►

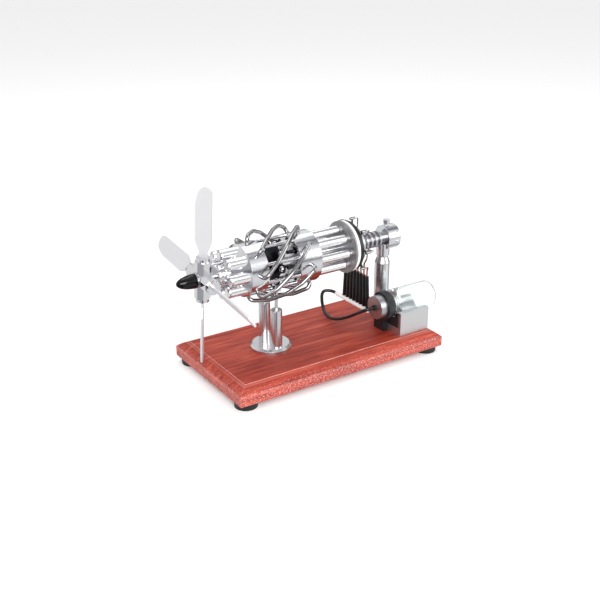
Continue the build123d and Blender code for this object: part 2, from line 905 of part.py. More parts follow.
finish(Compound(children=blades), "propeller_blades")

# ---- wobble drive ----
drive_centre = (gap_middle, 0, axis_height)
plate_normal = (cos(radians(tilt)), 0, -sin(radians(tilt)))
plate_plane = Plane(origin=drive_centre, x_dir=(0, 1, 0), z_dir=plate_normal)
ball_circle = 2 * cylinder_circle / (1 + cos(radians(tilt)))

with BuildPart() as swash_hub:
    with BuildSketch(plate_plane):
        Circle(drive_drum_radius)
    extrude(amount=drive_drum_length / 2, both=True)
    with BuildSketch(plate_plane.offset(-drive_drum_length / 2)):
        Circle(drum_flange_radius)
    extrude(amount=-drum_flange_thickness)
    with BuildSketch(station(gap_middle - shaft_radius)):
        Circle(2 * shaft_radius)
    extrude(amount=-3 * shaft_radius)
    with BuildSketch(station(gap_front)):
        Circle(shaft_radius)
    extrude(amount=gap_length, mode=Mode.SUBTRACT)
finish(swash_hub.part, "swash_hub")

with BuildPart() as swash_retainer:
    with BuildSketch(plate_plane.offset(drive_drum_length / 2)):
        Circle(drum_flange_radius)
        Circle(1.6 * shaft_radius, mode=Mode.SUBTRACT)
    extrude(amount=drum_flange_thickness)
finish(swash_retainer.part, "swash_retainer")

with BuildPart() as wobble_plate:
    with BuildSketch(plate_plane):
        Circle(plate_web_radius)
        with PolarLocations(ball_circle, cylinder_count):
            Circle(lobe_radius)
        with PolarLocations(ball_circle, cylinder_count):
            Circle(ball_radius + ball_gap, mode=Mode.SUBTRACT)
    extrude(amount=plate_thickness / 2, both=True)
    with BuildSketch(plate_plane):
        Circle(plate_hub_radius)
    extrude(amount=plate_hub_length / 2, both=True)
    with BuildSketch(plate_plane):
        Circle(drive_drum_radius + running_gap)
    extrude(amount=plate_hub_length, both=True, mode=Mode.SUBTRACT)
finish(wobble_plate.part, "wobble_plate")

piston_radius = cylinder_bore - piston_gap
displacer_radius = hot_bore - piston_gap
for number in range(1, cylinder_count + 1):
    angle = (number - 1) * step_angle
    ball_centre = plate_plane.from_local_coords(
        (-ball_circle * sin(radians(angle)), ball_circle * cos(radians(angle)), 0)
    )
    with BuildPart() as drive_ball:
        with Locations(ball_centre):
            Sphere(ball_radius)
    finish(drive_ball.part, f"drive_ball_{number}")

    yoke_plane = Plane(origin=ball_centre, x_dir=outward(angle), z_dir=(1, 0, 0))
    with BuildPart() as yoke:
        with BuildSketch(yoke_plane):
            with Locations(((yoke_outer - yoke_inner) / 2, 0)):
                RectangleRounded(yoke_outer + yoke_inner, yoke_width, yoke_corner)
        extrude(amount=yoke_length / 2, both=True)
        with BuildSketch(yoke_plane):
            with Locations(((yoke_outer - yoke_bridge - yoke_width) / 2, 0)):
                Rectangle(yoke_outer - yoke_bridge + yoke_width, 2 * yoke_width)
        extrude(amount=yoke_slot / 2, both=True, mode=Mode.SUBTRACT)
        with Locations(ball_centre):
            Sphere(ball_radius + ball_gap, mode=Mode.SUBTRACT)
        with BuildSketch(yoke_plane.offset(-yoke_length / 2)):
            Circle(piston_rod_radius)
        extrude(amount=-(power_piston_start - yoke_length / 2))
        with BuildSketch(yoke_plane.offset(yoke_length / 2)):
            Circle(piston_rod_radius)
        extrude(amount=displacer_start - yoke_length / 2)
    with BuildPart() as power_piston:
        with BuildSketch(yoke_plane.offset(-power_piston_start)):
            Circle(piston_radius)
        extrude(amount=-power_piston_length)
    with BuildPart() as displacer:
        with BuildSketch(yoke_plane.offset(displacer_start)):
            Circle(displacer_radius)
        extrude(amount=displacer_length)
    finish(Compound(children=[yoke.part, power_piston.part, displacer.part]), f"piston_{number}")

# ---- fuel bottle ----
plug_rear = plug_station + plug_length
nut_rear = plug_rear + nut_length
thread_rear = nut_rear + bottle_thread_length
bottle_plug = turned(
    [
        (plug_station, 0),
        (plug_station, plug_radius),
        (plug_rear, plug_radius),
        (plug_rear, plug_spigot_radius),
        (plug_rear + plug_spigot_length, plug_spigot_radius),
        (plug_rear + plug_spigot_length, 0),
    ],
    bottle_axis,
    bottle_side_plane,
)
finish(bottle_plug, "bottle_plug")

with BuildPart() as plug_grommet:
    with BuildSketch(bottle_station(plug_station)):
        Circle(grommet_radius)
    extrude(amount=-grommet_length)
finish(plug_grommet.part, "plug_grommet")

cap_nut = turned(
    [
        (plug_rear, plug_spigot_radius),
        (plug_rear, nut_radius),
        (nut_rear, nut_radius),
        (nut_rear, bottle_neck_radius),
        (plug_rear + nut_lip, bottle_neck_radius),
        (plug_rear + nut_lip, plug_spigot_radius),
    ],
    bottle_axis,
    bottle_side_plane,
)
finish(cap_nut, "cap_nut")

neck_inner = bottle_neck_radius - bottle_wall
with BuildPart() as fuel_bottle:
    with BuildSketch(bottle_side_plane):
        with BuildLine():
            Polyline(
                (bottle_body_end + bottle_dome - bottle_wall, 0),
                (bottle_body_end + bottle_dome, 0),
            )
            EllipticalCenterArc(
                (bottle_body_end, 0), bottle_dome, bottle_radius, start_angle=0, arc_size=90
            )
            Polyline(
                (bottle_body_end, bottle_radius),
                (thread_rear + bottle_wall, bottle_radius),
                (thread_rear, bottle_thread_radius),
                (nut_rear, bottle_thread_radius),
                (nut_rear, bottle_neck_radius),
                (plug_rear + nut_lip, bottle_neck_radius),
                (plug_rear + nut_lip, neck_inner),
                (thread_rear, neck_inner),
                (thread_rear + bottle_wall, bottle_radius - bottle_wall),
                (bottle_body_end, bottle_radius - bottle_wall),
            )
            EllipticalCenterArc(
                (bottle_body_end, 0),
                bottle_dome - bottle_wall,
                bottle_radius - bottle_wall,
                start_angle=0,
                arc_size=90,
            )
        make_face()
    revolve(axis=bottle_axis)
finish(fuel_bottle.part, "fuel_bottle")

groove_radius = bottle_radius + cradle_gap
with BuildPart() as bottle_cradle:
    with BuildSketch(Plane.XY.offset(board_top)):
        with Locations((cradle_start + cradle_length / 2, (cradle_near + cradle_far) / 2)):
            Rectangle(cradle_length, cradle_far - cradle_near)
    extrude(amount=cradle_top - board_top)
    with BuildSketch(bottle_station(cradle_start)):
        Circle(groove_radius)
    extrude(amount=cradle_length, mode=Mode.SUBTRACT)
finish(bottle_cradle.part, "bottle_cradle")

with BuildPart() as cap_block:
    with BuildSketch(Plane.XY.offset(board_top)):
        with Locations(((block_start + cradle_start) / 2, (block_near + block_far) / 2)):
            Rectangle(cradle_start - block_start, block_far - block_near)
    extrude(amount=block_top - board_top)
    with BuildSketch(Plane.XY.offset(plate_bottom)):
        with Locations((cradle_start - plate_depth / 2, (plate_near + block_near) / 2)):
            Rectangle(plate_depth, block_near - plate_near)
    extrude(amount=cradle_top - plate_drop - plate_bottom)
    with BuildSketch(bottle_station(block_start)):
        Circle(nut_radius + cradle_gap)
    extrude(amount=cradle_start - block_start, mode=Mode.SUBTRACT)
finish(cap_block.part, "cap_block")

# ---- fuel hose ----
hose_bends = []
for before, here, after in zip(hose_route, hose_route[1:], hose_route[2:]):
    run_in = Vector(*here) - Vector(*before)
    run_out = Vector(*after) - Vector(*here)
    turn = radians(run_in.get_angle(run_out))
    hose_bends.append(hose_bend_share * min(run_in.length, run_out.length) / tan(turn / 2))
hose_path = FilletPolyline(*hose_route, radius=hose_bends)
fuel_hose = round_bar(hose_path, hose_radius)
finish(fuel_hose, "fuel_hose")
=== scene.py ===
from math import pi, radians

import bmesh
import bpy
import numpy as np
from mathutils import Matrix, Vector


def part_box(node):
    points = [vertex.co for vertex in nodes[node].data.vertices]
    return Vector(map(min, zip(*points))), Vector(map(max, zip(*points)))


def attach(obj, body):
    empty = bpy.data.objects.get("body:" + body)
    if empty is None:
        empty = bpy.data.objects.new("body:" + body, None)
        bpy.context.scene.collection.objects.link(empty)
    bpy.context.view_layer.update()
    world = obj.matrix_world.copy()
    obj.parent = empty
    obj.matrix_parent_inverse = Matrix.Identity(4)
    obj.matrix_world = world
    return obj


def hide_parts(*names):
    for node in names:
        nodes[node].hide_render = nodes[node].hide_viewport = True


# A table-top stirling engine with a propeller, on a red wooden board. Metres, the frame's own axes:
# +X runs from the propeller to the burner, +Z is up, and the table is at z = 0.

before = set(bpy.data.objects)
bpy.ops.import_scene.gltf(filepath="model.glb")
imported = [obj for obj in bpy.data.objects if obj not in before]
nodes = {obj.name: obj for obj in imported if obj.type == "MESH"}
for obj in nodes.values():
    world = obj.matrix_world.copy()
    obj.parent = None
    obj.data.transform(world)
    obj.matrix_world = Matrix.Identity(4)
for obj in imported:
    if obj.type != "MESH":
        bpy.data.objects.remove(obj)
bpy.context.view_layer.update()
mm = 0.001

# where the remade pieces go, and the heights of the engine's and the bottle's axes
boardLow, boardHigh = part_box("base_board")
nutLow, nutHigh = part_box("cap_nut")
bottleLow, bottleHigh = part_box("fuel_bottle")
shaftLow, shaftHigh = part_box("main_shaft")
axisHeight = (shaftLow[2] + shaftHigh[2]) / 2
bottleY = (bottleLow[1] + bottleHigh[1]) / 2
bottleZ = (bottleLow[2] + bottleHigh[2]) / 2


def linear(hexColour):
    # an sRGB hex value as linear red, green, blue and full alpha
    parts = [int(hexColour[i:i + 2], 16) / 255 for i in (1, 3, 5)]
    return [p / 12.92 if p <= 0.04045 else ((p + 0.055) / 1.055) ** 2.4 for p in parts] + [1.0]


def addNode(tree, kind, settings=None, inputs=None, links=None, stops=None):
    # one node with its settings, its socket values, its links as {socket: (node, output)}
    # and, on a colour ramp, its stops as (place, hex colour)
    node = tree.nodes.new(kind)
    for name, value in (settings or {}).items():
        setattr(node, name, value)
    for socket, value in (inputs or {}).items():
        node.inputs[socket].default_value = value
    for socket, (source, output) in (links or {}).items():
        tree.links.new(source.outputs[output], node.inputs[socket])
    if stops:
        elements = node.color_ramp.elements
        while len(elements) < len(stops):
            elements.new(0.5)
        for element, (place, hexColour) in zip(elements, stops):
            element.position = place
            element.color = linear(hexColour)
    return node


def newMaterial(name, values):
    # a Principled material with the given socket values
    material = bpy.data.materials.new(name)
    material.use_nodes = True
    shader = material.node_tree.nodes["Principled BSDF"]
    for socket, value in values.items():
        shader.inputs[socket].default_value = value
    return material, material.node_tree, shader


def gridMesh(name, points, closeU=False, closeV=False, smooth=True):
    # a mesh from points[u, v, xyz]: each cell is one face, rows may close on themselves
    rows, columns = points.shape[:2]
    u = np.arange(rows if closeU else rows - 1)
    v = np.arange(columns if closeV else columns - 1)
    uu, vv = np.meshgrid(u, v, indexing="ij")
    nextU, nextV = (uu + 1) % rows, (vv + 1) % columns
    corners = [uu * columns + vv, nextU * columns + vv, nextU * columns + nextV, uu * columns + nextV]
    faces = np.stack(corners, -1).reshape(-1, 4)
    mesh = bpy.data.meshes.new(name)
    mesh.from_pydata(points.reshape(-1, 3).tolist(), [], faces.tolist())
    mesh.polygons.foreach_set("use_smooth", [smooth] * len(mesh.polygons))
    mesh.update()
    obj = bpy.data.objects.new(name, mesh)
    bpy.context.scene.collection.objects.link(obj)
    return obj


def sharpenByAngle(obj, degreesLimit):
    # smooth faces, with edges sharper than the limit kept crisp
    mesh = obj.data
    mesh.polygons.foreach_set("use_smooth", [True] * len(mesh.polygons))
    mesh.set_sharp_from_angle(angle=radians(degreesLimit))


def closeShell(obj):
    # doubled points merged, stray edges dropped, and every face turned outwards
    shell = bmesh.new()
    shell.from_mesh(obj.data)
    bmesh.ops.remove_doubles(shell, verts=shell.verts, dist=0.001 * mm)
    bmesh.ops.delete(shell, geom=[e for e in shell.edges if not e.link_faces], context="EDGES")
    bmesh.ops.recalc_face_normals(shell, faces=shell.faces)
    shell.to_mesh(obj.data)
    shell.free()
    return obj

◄

▶ **Given problem**
Write out, from the lines above, only those from the line with "# ---- fuel hose" to the line with "for node in", exactly as given, including the first and the last.

▶ **Result**
# ---- fuel hose ----
hose_bends = []
for before, here, after in zip(hose_route, hose_route[1:], hose_route[2:]):
    run_in = Vector(*here) - Vector(*before)
    run_out = Vector(*after) - Vector(*here)
    turn = radians(run_in.get_angle(run_out))
    hose_bends.append(hose_bend_share * min(run_in.length, run_out.length) / tan(turn / 2))
hose_path = FilletPolyline(*hose_route, radius=hose_bends)
fuel_hose = round_bar(hose_path, hose_radius)
finish(fuel_hose, "fuel_hose")
=== scene.py ===
from math import pi, radians

import bmesh
import bpy
import numpy as np
from mathutils import Matrix, Vector


def part_box(node):
    points = [vertex.co for vertex in nodes[node].data.vertices]
    return Vector(map(min, zip(*points))), Vector(map(max, zip(*points)))


def attach(obj, body):
    empty = bpy.data.objects.get("body:" + body)
    if empty is None:
        empty = bpy.data.objects.new("body:" + body, None)
        bpy.context.scene.collection.objects.link(empty)
    bpy.context.view_layer.update()
    world = obj.matrix_world.copy()
    obj.parent = empty
    obj.matrix_parent_inverse = Matrix.Identity(4)
    obj.matrix_world = world
    return obj


def hide_parts(*names):
    for node in names:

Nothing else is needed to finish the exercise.